Cela dit, le message de Hansen est extrêmement important, car son opinion est relayée par les médias.
Les méfaits du charbon ne se limitent pas au CO2 et cela on ne l’entend pas assez.. L’industrie du charbon, depuis son exploitation juqu’à son utilisation est responsable d’une énorme mortalité et d’une énorme morbidité. En général, on ne parle que des accidents dans les mines ( de 10 000 à 30 000 morts par an dans le monde selon les estimations) mais on oublie la silicose, maladie pulmonaire des mineurs comparable à la maladie de l’amiante, qui en tue beaucoup prématurément ( 200 000 morts par an?), les conséquences de l’exploitation des mines sur les populations riveraines , les effets des poussières liées au transport ,et dans les pays dont l’électricité est pour beaucoup produite à partir du charbon, en Europe, Allemagne, Danemark,Espagne, Pologne, Ukraine entre autres, les effets de la pollution atmosphérique ( fumées, poussières, radon 222, mercure ..) qui représenteraient environ 30 morts par TWh produit et par an d’après le journal médical « The Lancet ». L’ordre de grandeur de la mortalité annuelle mondiale entraînée par cette industrie est donc de l’ordre de 500 000, ce qui est de l’ordre de 1000 fois supérieur à la mortalité entraînée par le nucléaire, même en y incluant Tchernobyl. Pourquoi cela n’est-il jamais dit dans la presse? Parce que les mouvements antinucléaires occupent ce terrain depuis plus de vingt ans! Combien d’articles quand un ouvrier d’une centrale nucléaire reçoit une clef à molette sur le pied, et combien quand un accident dans une mine tue 100 personnes . Chacun en France a été copieusement informé de tous les incidents et accidents survenus cette année dans les centrales nucléaires du monde entier, qui n’ont tué personne, mais personne n’ a été informé du nombre considérable de morts survenus cette année par accident dans les mines de charbon, et encore moins de ceux que le charbon a tué pour toutes les raisons que j’ai énumérées.
il y a donc deux poids deux mesures, et il serait temps que les écologistes se resaississent. C’est une affaire de déontologie élémentaire!
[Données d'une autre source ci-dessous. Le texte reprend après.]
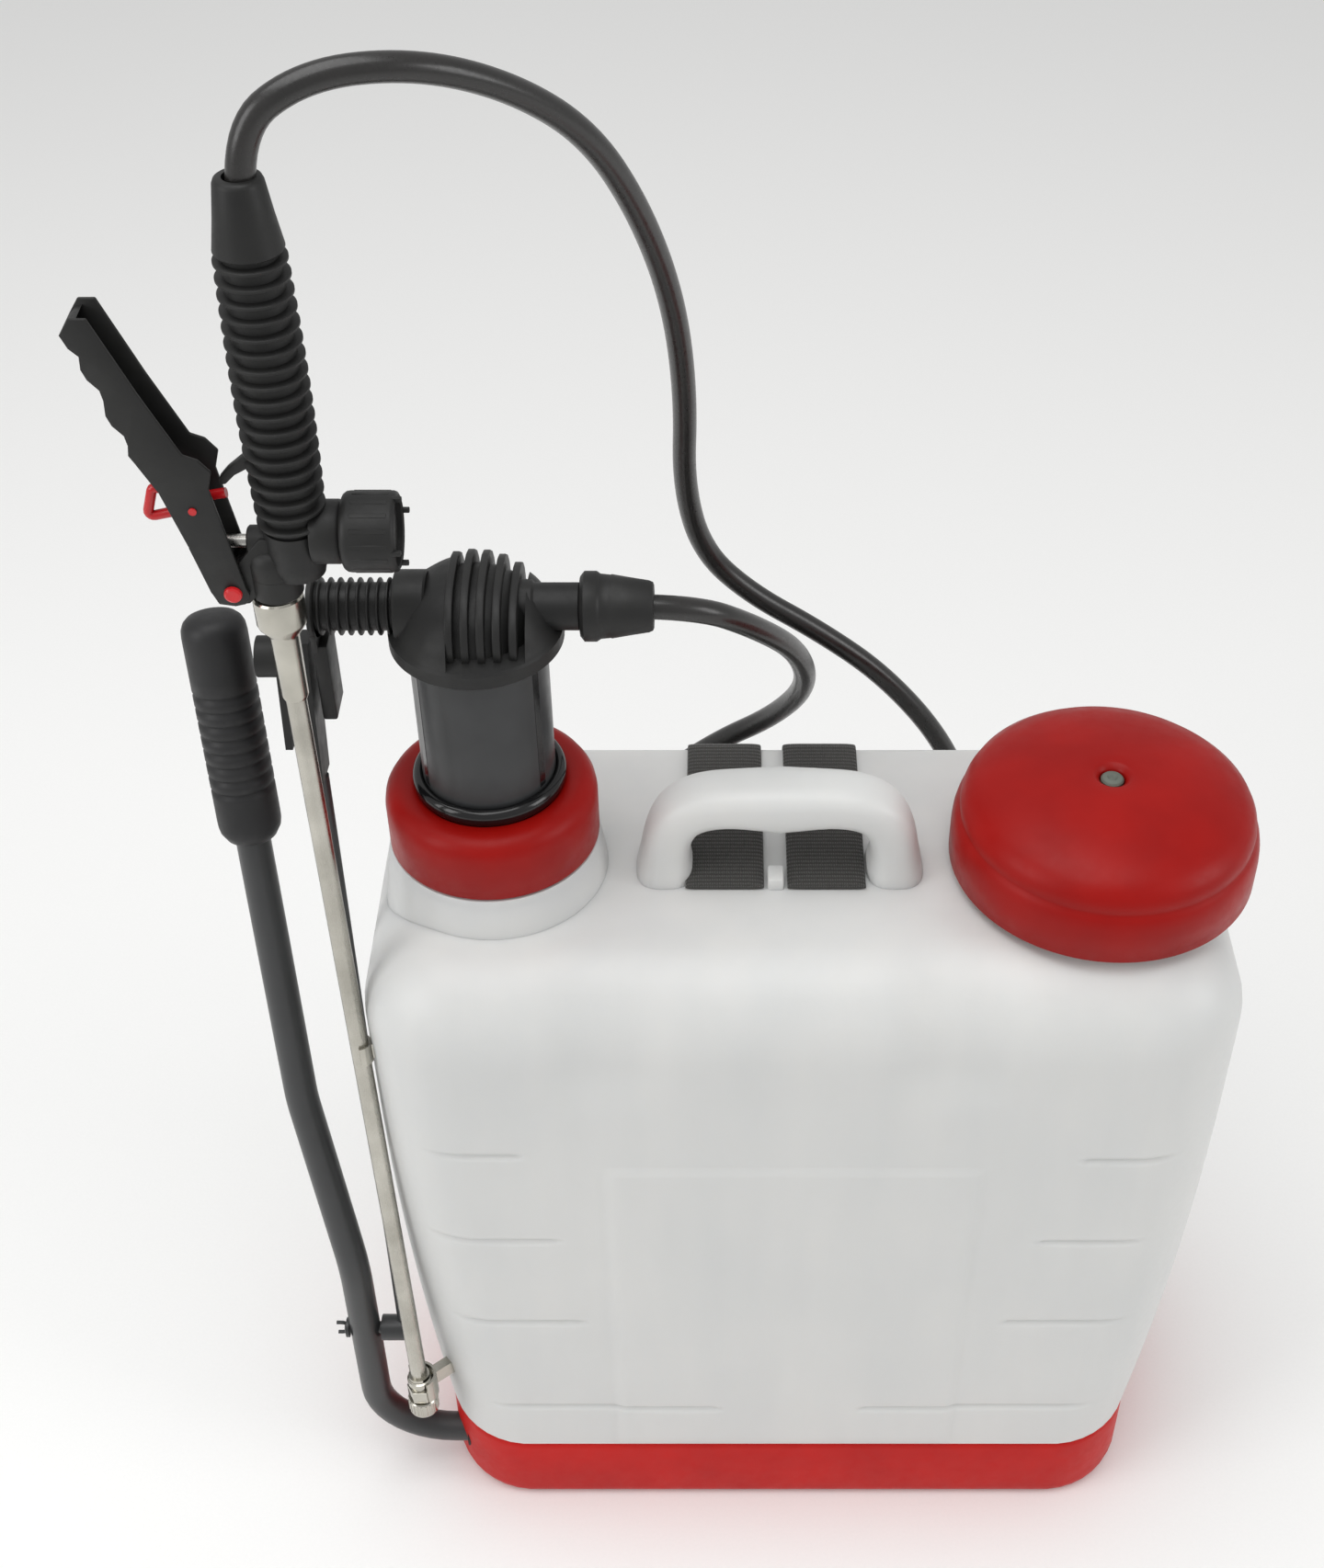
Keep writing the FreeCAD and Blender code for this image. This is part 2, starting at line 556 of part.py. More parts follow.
def make_lance_clip(label, level, bore, height):
    """Half ring behind the lance, open away from the tank, on a stem that ends in the tank's wall."""
    spot = lance_low + lance_run * ((level - lance_low.z) / lance_run.z)
    corner = value("corner")
    inward = V(corner - value(half_width_at(str(level))) - spot.x,
               corner - value("base_half_depth") - spot.y, 0)
    ring = Part.makeCylinder(bore + 1.3, height, V(0, 0, -height / 2))
    ring = ring.cut(Part.makeCylinder(bore, height, V(0, 0, -height / 2)))
    ring = ring.cut(Part.makeBox(40, 80, height, V(-41, -40, -height / 2)))
    stem = Part.makeBox(inward.Length - corner + 0.8 - bore, 5, 8, V(bore + 0.7, -2.5, -4))
    clip = ring.fuse(stem)
    turn = FreeCAD.Rotation(V(0, 0, 1), math.degrees(math.atan2(inward.y, inward.x)))
    clip.Placement = FreeCAD.Placement(spot, LANCE_LEAN.multiply(turn))
    shaped(label, clip.cut(tank.Shape).removeSplitter())


make_lance_clip("lance_clip_low", 98.5, 7.15, 13)
make_lance_clip("lance_clip_high", 322, 4.1, 10)


def make_valve_body():
    valve = new_body("valve_body", ("grip_side", "lance_back", 0))
    turn_outline(valve, [(4, "grip_low - 20"), (9.5, "grip_low - 20"), (11, "grip_low - 16"),
                         (11, "grip_low"), (8, "grip_low"), (8, "grip_high - 2"),
                         (4, "grip_high - 2")])
    pad(valve, "XY_Plane", lambda s: circle(s, -9.3, 0, 9.5), 10, lift="grip_low - 20")
    pad(valve, "YZ_Plane", lambda s: circle(s, 0, "branch_level", 9), 10, lift=7)
    pad(valve, "YZ_Plane", lambda s: circle(s, 0, "branch_level - 4", 5.8), 12, lift=-17)
    for side in (-6, 3.6):
        ear = [(-28, "trigger_level - 5"), (-20, "trigger_level - 6"), (-6, "branch_level - 14"),
               (-6, "branch_level"), (-12, "branch_level"), (-27, "trigger_level + 5")]
        pad(valve, "XZ_Plane", lambda s: polygon(s, ear), 2.4, lift=side)
    pad(valve, "XY_Plane", lambda s: circle(s, -9.3, 0, 9.8), 20, lift="grip_low - 40", cut=True)
    pad(valve, "YZ_Plane", lambda s: circle(s, 0, "branch_level", 6), 20, lift=2, cut=True)
    pad(valve, "YZ_Plane", lambda s: circle(s, 0, "branch_level - 4", 2.55), 26, lift=-18, cut=True)
    pad(valve, "XZ_Plane",
        lambda s: circle(s, "trigger_side - grip_side", "trigger_level", 2.5), 40, centred=True,
        cut=True)


make_valve_body()
turned("lance_sleeve", tube_outline(3, 9.5, 552.3, 561.9), at=("grip_side - 9.3", "lance_back", 0))


def make_grip():
    grip = turned("lance_grip", ribbed_outline("8.05", "grip_low", "grip_high - 2", 9.9, 11.5, 1.9, 18),
                  at=("grip_side", "lance_back", 0))
    hook = [(-9, "grip_low + 26"), (-14, "grip_low + 26"), (-20, "grip_low + 21"),
            (-20, "grip_low + 18.5"), (-13, "grip_low + 22"), (-9, "grip_low + 20")]
    pad(grip, "XZ_Plane", lambda s: polygon(s, hook), 4, centred=True)
    pad(grip, "YZ_Plane", lambda s: circle(s, 0, "branch_level", 9.1), 16, lift=6, cut=True)


make_grip()
turned("lance_hose_nut",
       [("hose_radius + 0.1", 0), (10, 0), (12, 1), (8.4, 24.5), (7.4, 26), ("hose_radius + 0.1", 26)],
       at=("grip_side", "lance_back", "grip_high - 2"))

# ---------------------------------------------------------------- filter, valve and trigger

turned("lance_filter", [(5.5, 0), (7, 0), (7, 14), (0, 14), (0, 12.6), (5.5, 12.6)],
       at=("grip_side + 17.1", "lance_back", "branch_level"), turn=ALONG_X)


def make_filter_cap():
    cap = turned("filter_cap",
                 [(9.1, 0), (12.5, 0), (16, 3), (16, 23), (14, 24), (14, 22), (0, 22), (0, 19),
                  (12, 19), (12, 4.5), (9.1, 4.5)],
                 at=("grip_side + 14", "lance_back", "branch_level"), turn=ALONG_X)
    for across, up in ((1, 0), (0, 1), (-1, 0), (0, -1)):
        tooth = box_outline(15 * across - 1, 15 * across + 1, 15 * up - 1, 15 * up + 1)
        pad(cap, "XY_Plane", lambda s: polygon(s, tooth), 4.4, lift=22)


def make_trigger():
    """A long channel, open towards the grip, with finger scallops on its outer side."""
    trigger = new_body("trigger", ("trigger_side", "lance_back", "trigger_level"))
    outer = [(-6, -5), (4, -5), (5, 2), (-2, 45), (0, 52), (-9, 59), (-32, 112), (-38, 112), (-42, 106),
             (-37, 98), (-36, 89), (-32, 81), (-31, 71), (-27, 63), (-26, 56), (-20, 44), (-13, 20),
             (-8, 0)]
    inner = [(-5, -8), (-10, 20), (-17, 44), (-23, 57), (-27, 70), (-32, 87), (-35, 100), (-36, 108),
             (-33, 108), (20, 122), (20, -8)]
    slot = box_outline(-40, -12, 22, 48)
    pad(trigger, "XZ_Plane", lambda s: polygon(s, outer), "2 * trigger_half_width", centred=True)
    pad(trigger, "XZ_Plane", lambda s: polygon(s, inner), "2 * trigger_half_width - 3.2", centred=True,
        cut=True)
    pad(trigger, "XZ_Plane", lambda s: polygon(s, slot), 7, centred=True, cut=True)
    pad(trigger, "XZ_Plane", lambda s: circle(s, 0, 0, 2.55), 40, centred=True, cut=True)
    pad(trigger, "XZ_Plane", lambda s: circle(s, -9, 36, 1.55), 40, centred=True, cut=True)


def make_trigger_lock():
    """A red loop outside the trigger, on a bar that passes through it and turns on its own pin."""
    lock = new_body("trigger_lock", ("trigger_side - 9", "lance_back", "trigger_level + 36"))
    outer = [(-21, -9.5), (-9, -7), (-6, -2.5), (11, 0.5), (11, 5), (-6, 3), (-8, 5), (-15.5, 6.5)]
    inner = [(-17, -5.5), (-11, -4), (-9, 1.5), (-13.5, 2.5)]
    pad(lock, "XZ_Plane", lambda s: (polygon(s, outer), polygon(s, inner)), 5, centred=True)
    pad(lock, "XZ_Plane", lambda s: circle(s, 0, 0, 1.5), "2 * trigger_half_width + 1", centred=True)


make_filter_cap()
make_trigger()
make_trigger_lock()
turned("trigger_pin", [(0, -9.8), (4, -9.8), (4, -8.3), (2.5, -8.3), (2.5, 8.3), (4, 8.3), (4, 9.8),
                       (0, 9.8)],
       at=("trigger_side", "lance_back", "trigger_level"), turn=FreeCAD.Rotation(V(1, 0, 0), 90))
turned("valve_stem", [(0, 0), (2.5, 0), (2.5, 32), (0, 32)],
       at=("trigger_side - 8.8", "lance_back", "branch_level - 4"), turn=ALONG_X)


def make_valve_spring():
    coil = Part.makeHelix(2.6, 12, 4.4)
    ring = Part.Wire(Part.Circle(V(4.4, 0, 0), V(0, 1, 0), 0.6).toShape())
    spring = Part.Wire(coil.Edges).makePipeShell([ring], True, True)
    piece = shaped("valve_spring", spring)
    place(piece, ("grip_side + 4", "lance_back", "branch_level"), ALONG_X)


make_valve_spring()

# ---------------------------------------------------------------- straps


def strap_outline(gap, thickness):
    """Band in the YZ plane: over the tank's top, round the rear shoulder and down its back."""
    inner, outer = [("-18", f"tank_top + {gap}")], [("-18", f"tank_top + {gap} + {thickness}")]
    for k in range(7):
        angle = math.radians(15 * k)
        for line, reach in ((inner, f"{gap}"), (outer, f"{gap} + {thickness}")):
            line.append(("base_half_depth - rear_share * shoulder"
                         f" + (rear_share * shoulder + {reach}) * {math.sin(angle):.5f}",
                         f"tank_top - shoulder + (shoulder + {reach}) * {math.cos(angle):.5f}"))
    inner.append((f"base_half_depth + {gap}", "48"))
    outer.append((f"base_half_depth + {gap} + {thickness}", "48"))
    return inner + outer[::-1]


def make_strap(label, middle):
    strap = new_body(label, (middle, 0, 0))
    pad(strap, "YZ_Plane", lambda s: polygon(s, strap_outline(1.5, "strap_thick")), "strap_width",
        centred=True)


def make_buckles():
    frames = []
    for middle in ("strap_left_middle", "strap_right_middle"):
        frame = doc.addObject("Part::Box", "frame")
        slot = doc.addObject("Part::Box", "slot")
        for box, grow in ((frame, 0), (slot, 1)):
            box.setExpression("Length", cell(f"strap_width + {7 - 6.4 * grow}"))
            box.setExpression("Width", cell(f"strap_thick + {3.4 - 2.8 * grow}"))
            box.Height = 30 + 10 * grow
            place(box, (f"{middle} - strap_width / 2 - {3.5 - 3.2 * grow}",
                        f"base_half_depth + {0.3 + 0.9 * grow}", 118 - 5 * grow), UPRIGHT)
        buckle = doc.addObject("Part::Cut", "buckle")
        buckle.Base = frame
        buckle.Tool = slot
        frames.append(buckle)
    pair = doc.addObject("Part::Compound", "pair_of_buckles")
    pair.Label = "strap_buckles"
    pair.Links = frames
    parts.append(pair)


make_strap("strap_left", "strap_left_middle")
make_strap("strap_right", "strap_right_middle")
make_buckles()

# ---------------------------------------------------------------- hose

HOSE_ROUTE = [
    V(-190, -38, 700), V(-190, -38, 730), V(-167, -31, 746), V(-134, -19, 745), V(-105, 1, 729),
    V(-81, 22, 703), V(-65, 44, 663), V(-54, 66, 615), V(-50, 84, 562), V(-52, 100, 508),
    V(-44, 110, 466), V(-22, 113, 440), V(10, 114, 418), V(42, 116, 390), V(72, 117, 350),
    V(90, 118, 304), V(82, 120, 258), V(50, 121, 226), V(8, 122, 214), V(-36, 121, 220),
    V(-72, 120, 244), V(-84, 119, 284), V(-68, 117, 322), V(-38, 112, 352), V(-10, 98, 380),
    V(4, 76, 416), V(-2, 50, 456), V(-22, 20, 492), V(-46, 0, 517), V(-76, 0, 517),
]


def make_hose():
    radius = value("hose_radius")
    bends = []
    for before, here, after in zip(HOSE_ROUTE, HOSE_ROUTE[1:], HOSE_ROUTE[2:]):
        turn = (here - before).getAngle(after - here)
        shorter = min((here - before).Length, (after - here).Length)
        bends.append(0.45 * shorter / math.tan(turn / 2))
    path = rounded_path(HOSE_ROUTE, bends)
    hose = swept(path, radius)
    print("hose radii", [round(bend) for bend in bends])
    print("hose length %.0f, volume over section times length %.4f"
          % (path.Length, hose.Volume / (math.pi * radius ** 2 * path.Length)))
    return shaped("hose", hose)


make_hose()

# ---------------------------------------------------------------- checks and files

doc.recompute()
for thing in doc.Objects:
    if {"Invalid", "Error"} & set(thing.State):
        raise SystemExit(f"{thing.Name} ({thing.Label}) failed: {thing.State}")
for piece in parts:
    if piece.Shape.isNull() or not piece.Shape.isValid() or not piece.Shape.Solids:
        raise SystemExit(f"{piece.Label} has no valid solid")
os.makedirs("parts", exist_ok=True)
for piece in parts:
    piece.Shape.exportStep(f"parts/{piece.Label}.step")
    print(f"{piece.Label:20} solids {len(piece.Shape.Solids)}  volume {piece.Shape.Volume / 1000:8.2f} cm3")
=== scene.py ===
import math

import bmesh
import bpy
from mathutils import Matrix, Vector


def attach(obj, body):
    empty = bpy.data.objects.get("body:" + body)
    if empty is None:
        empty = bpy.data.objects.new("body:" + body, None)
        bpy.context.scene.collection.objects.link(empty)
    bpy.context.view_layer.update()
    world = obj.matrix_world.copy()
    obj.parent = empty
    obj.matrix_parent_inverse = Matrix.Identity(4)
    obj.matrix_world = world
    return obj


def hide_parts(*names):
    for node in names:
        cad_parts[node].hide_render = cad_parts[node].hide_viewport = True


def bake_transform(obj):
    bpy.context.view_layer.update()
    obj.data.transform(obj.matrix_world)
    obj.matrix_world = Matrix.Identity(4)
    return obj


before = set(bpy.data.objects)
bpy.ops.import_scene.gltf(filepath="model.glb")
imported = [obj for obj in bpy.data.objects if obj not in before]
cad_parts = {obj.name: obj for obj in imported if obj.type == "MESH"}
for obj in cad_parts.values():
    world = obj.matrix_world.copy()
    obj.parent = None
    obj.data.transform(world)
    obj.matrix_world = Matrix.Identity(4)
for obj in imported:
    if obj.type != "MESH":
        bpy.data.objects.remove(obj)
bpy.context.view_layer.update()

MM = 0.001
AXIS_Z = Vector((0, 0, 1))
MINUS_X = Vector((-1, 0, 0))
PLUS_X = Vector((1, 0, 0))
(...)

bien d’accord avec BMD: caricaturalement, face à un pb, on peut avoir deux attitudes: qui est respondable, ou comment faire pour le résoudre. Indubitablement les pays développées sont responsables « historiques » pour le réchauffement actuel (20% de la pop. mondiale, 80% des émissions cumulées), mais la solution au pb à venir se trouve davantage chez ceux dont les émissions deviennent équivalentes (par pays..) aux notres et qui surtout sont en très forte croissance (celles des pays riches dans leur ensemble étant comparativement beaucoup plus stable).
Mais évidemment l’attitude juste consiste à prendre les deux en compte.
Cela dit, plutôt que d’insister sur l’aspect historique, il faudrait aussi toujours rappeler qu’individuellement un occidental émet toujours plusieurs fois plus qu’un chinois ou un indien (contrairement à l’ambiance générale « nous propres, eux sales »): à mon sens il serait plus pertinent de mettre tout le monde d’accord autour d’objectif d’émission par habitant, en partant du présent, qu’autour de notions de responsabilité historique.